AI models may generate inaccurate, biased, or inappropriate content. Users are solely responsible for evaluating and using model outputs appropriately. See DISCLAIMER.md for full details.
"OpenAI" is a trademark of OpenAI, Inc. "Ollama" is a trademark of Ollama, Inc. "Hugging Face" and the Hugging Face logo are trademarks of Hugging Face, Inc. These marks are used here for identification purposes only.
hfl is an independent project and is not affiliated with, endorsed by, or officially connected to Hugging Face, Inc., OpenAI, Inc., or Ollama, Inc. References to these services describe technical interoperability only.
hfl is source-available under the hfl Responsible Use License (HRUL) v1.0.

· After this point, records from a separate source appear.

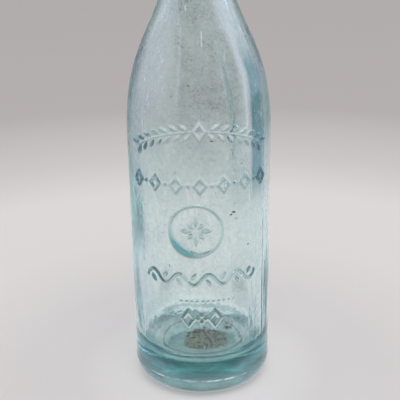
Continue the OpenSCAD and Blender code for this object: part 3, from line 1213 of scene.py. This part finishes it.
def build_cork():
    """A pressed cork disc whose edge is nibbled and whose underside keeps the lip's shallow ring."""
    angles = np.arange(CORK_SIDES) * TURN / CORK_SIDES
    wander = 0.05 * np.sin(9 * angles) + 0.04 * np.sin(23 * angles + 1.2) + 0.03 * np.sin(41 * angles)
    lip_mark = [(1.2, 0.0), (BORE_R - 0.6, 0.0), (BORE_R + 0.8, 0.0), (BORE_R + 1.4, 0.04),
                (RING_R - 2.4, 0.04), (CORK_R - 1.0, 0.02)]
    rings = [(angles, r, CORK_BOTTOM + lift) for r, lift in lip_mark]
    rings.append((angles, CORK_R - 0.35 + wander, CORK_BOTTOM + 0.05))
    rings.append((angles, CORK_R - 0.12 + wander, CORK_BOTTOM + 0.3))
    for r, z in arc((CORK_R - 0.1 - CORK_ROUND, CORK_TOP - CORK_ROUND), CORK_ROUND, 0, 84, 7):
        rings.append((angles, r + wander, z))
    rings += [(angles, r, CORK_TOP) for r in (CORK_R - CORK_ROUND - 1.0, 6.0, 2.0)]
    return revolve(rings, poles=(CORK_BOTTOM, CORK_TOP))


def pressed_cork():
    """Pressed cork: tan grains with dark pores, stained where the lip and the drink touched it."""
    made, n = material("pressed_cork")
    cells = n.add("ShaderNodeTexVoronoi", {"feature": "F1"}, {"Vector": n.place(), "Scale": 1 / (1.5 * MM)})
    grain = n.noise(0.7, 5.0, 0.65)
    pores = n.smooth(n.noise(1.0, 3.0, 0.75, warp=0.6), 0.62, 0.70)
    ring_stain = n.band(n.away(), BORE_R + 0.2, BORE_R + 1.2, RING_R - 2.3, RING_R - 1.1)
    tone = n.layered(
        colour(188, 150, 104), (n.smooth(cells, 0.15, 0.75), colour(148, 112, 74)),
        (n.smooth(grain, 0.4, 0.7, 0.0, 0.6), colour(120, 88, 58)),
        (ring_stain * 0.55, colour(84, 62, 44)), (pores, colour(58, 40, 28)))
    n.finish({"Base Color": tone, "Roughness": n.ramp(grain, 0.3, 0.7, 0.75, 0.95),
              "Normal": n.bump(grain * 0.4 - pores * 0.8 - cells * 0.2, 0.12, 0.8)})
    return made


crown = make_piece("crown_fluted", *build_crown(), worn_tinplate(), "crown")
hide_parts("crown_shell")
cork = make_piece("cork_pressed", *build_cork(), pressed_cork(), "crown")
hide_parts("cork_disc")


# ---------------------------------------------------------------- stage, light and camera

# How far out the cloth's tones reach, and the share of its tone that it keeps in full shade.
CLOTH_REACH = 600.0
SHADOW_LIFT = 0.3

# The cloth's tones by share of that reach: as the eye sees them, painted lighter near the bottle against its
# shadow, and as glass and metal do, with a painted shadow under the middle of the bottle and painted light
# round it.
CLOTH_TONES_AND_PAINTED_LIGHT = (
    (0.00, colour(242, 239, 238)), (0.05, colour(236, 233, 232)), (0.09, colour(219, 216, 215)),
    (0.13, colour(217, 213, 212)), (0.24, colour(223, 219, 216)), (0.38, colour(224, 220, 217)),
    (0.52, colour(208, 203, 201)), (0.66, colour(198, 193, 191)), (0.80, colour(186, 180, 178)))
GLASS_TONES_PAINTED_LIGHT_AND_SHADOW = (
    (0.023, colour(176, 188, 186)), (0.032, colour(246, 243, 242)), (0.13, colour(229, 222, 221)),
    (0.30, colour(234, 226, 224)), (0.45, colour(214, 209, 207)), (0.58, colour(203, 198, 196)),
    (0.66, colour(198, 193, 191)), (0.80, colour(186, 180, 178)))


def pale_floor():
    """Pale cloth round the bottle, greyer further off, and painted lighter near it against its shadow. Glass
    and metal are shown its plain tone, with a painted shadow under the bottle.
    """
    made, n = material("studio_cloth")
    away = n.away()
    tone = n.add("ShaderNodeValToRGB", {"stops": CLOTH_TONES_AND_PAINTED_LIGHT}, [away / CLOTH_REACH])
    cloth = n.add("ShaderNodeBsdfDiffuse", inputs={"Color": tone})
    shown = n.add("ShaderNodeValToRGB", {"stops": GLASS_TONES_PAINTED_LIGHT_AND_SHADOW}, [away / CLOTH_REACH])
    plain = n.add("ShaderNodeEmission", inputs={"Color": shown})
    glossy = n.add("ShaderNodeLightPath", out="Is Glossy Ray")
    through = n.add("ShaderNodeLightPath", out="Is Transmission Ray")
    seen = n.add("ShaderNodeLightPath", out="Is Camera Ray")
    own_tone = n.add("ShaderNodeEmission", inputs={"Color": tone})
    lifted = n.add("ShaderNodeMixShader", inputs=[seen * SHADOW_LIFT, cloth, own_tone])
    n.add("ShaderNodeOutputMaterial", inputs={
        "Surface": n.add("ShaderNodeMixShader", inputs=[glossy.most(through), lifted, plain])})
    return made


FLOOR_REACH = 4000
AIR_GAP = -0.06
floor_points = [(x * FLOOR_REACH, y * FLOOR_REACH, AIR_GAP) for x, y in ((-1, -1), (1, -1), (1, 1), (-1, 1))]
floor = make_piece("studio_floor", floor_points, [(0, 1, 2, 3)], pale_floor())

# The lamp, in metres and watts. It faces the middle of the body.
SOFTBOX_PLACE = Vector((0.10, -0.35, 1.0))
SOFTBOX_SIZE = (0.5, 0.35)
SOFTBOX_WATTS = 1.6
BODY_MIDDLE = Vector((0, 0, 0.08))

softbox = bpy.data.lights.new("softbox_over", "AREA")
softbox.shape = "RECTANGLE"
softbox.size, softbox.size_y = SOFTBOX_SIZE
softbox.energy = SOFTBOX_WATTS
softbox.color = (1.0, 0.99, 0.98)
lamp = bpy.data.objects.new("softbox_over", softbox)
lamp.location = SOFTBOX_PLACE
lamp.rotation_euler = (BODY_MIDDLE - SOFTBOX_PLACE).to_track_quat("-Z", "Y").to_euler()
bpy.context.scene.collection.objects.link(lamp)

# Two soft windows in the sky, which glass and metal show: their directions.
WINDOW_SIDE = tuple(Vector((-0.92, -0.05, 0.30)).normalized())
WINDOW_FAR = tuple(Vector((0.93, 0.15, 0.24)).normalized())
WINDOW_TONE = (0.78, 0.84, 1.0, 1)


def studio_air(tree):
    """A pale sky, brighter overhead, with the two windows glowing where the camera doesn't look."""
    air = Nodes(tree)
    direction = air.add("ShaderNodeTexCoord", out="Generated")

    def towards(window):
        settings = {"operation": "DOT_PRODUCT"}
        return air.add("ShaderNodeVectorMath", settings, [direction, window], out="Value")

    rise = air.smooth(air.part(direction, "Z"), -0.05, 0.7)
    sky = air.mix(rise, colour(180, 174, 173), colour(236, 236, 238))
    seen = air.add("ShaderNodeLightPath", out="Is Camera Ray")
    side = air.smooth(towards(WINDOW_SIDE), 0.74, 0.97) * 0.5
    far = air.smooth(towards(WINDOW_FAR), 0.86, 0.96) * 1.3
    glow = (side + far) * (1 - seen)
    light = air.add("ShaderNodeBackground", inputs=[air.mix(glow, sky, WINDOW_TONE), 1.0 + glow * 0.7])
    air.add("ShaderNodeOutputWorld", inputs={"Surface": light})


world = bpy.data.worlds.new("studio_air")
bpy.context.scene.world = world
world.use_nodes = True
studio_air(world.node_tree)

# The camera: its place in metres, its turns in radians, its frame in pixels and its sensor in millimetres.
CAMERA_AWAY = 0.312
CAMERA_HIGH = 0.1897
CAMERA_DOWN = math.radians(20)
CAMERA_ROLL = math.radians(-0.9)
PIXELS = 400
FOCUS_PIXELS = 813
SENSOR = 36

camera = bpy.data.objects.new("camera", bpy.data.cameras.new("camera"))
camera.data.sensor_width = SENSOR
camera.data.lens = SENSOR * FOCUS_PIXELS / PIXELS
camera.data.clip_start = 0.01
camera.location = (0, -CAMERA_AWAY, CAMERA_HIGH)
tilt = Matrix.Rotation(math.pi / 2 - CAMERA_DOWN, 4, "X")
camera.rotation_euler = (tilt @ Matrix.Rotation(CAMERA_ROLL, 4, "Z")).to_euler()
bpy.context.scene.collection.objects.link(camera)
bpy.context.scene.camera = camera

scene = bpy.context.scene
scene.view_settings.view_transform = "Standard"
scene.cycles.max_bounces = 48
scene.cycles.transmission_bounces = 48
scene.cycles.glossy_bounces = 32
scene.cycles.transparent_max_bounces = 24
scene.cycles.use_denoising = True
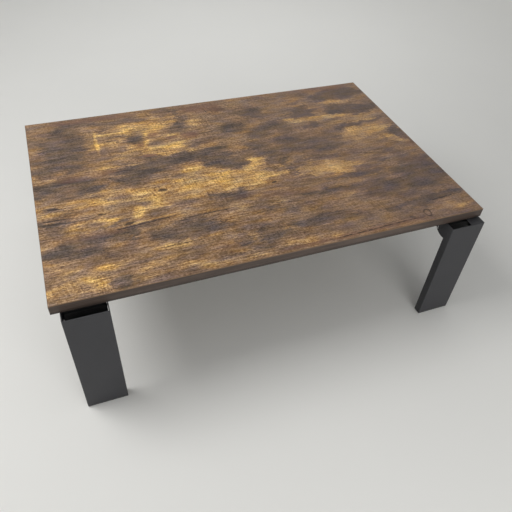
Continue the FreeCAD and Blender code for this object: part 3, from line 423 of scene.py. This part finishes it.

This license allows free use, modification, and commercial distribution with one condition: derivative works that are publicly distributed must maintain the legal compliance features (license checking, AI disclaimers, provenance tracking, privacy protections, and gating respect).
You are free to rewrite, extend, rebrand, and sell derivatives — you just can't strip out the safety features.
Note: The HRUL is not an OSI-approved open-source license. It is a source-available license with responsible use requirements, inspired by Apache 2.0, GPL copyleft, and the RAIL family of AI licenses.
See LICENSE for the full text and LICENSE-FAQ.md for common questions.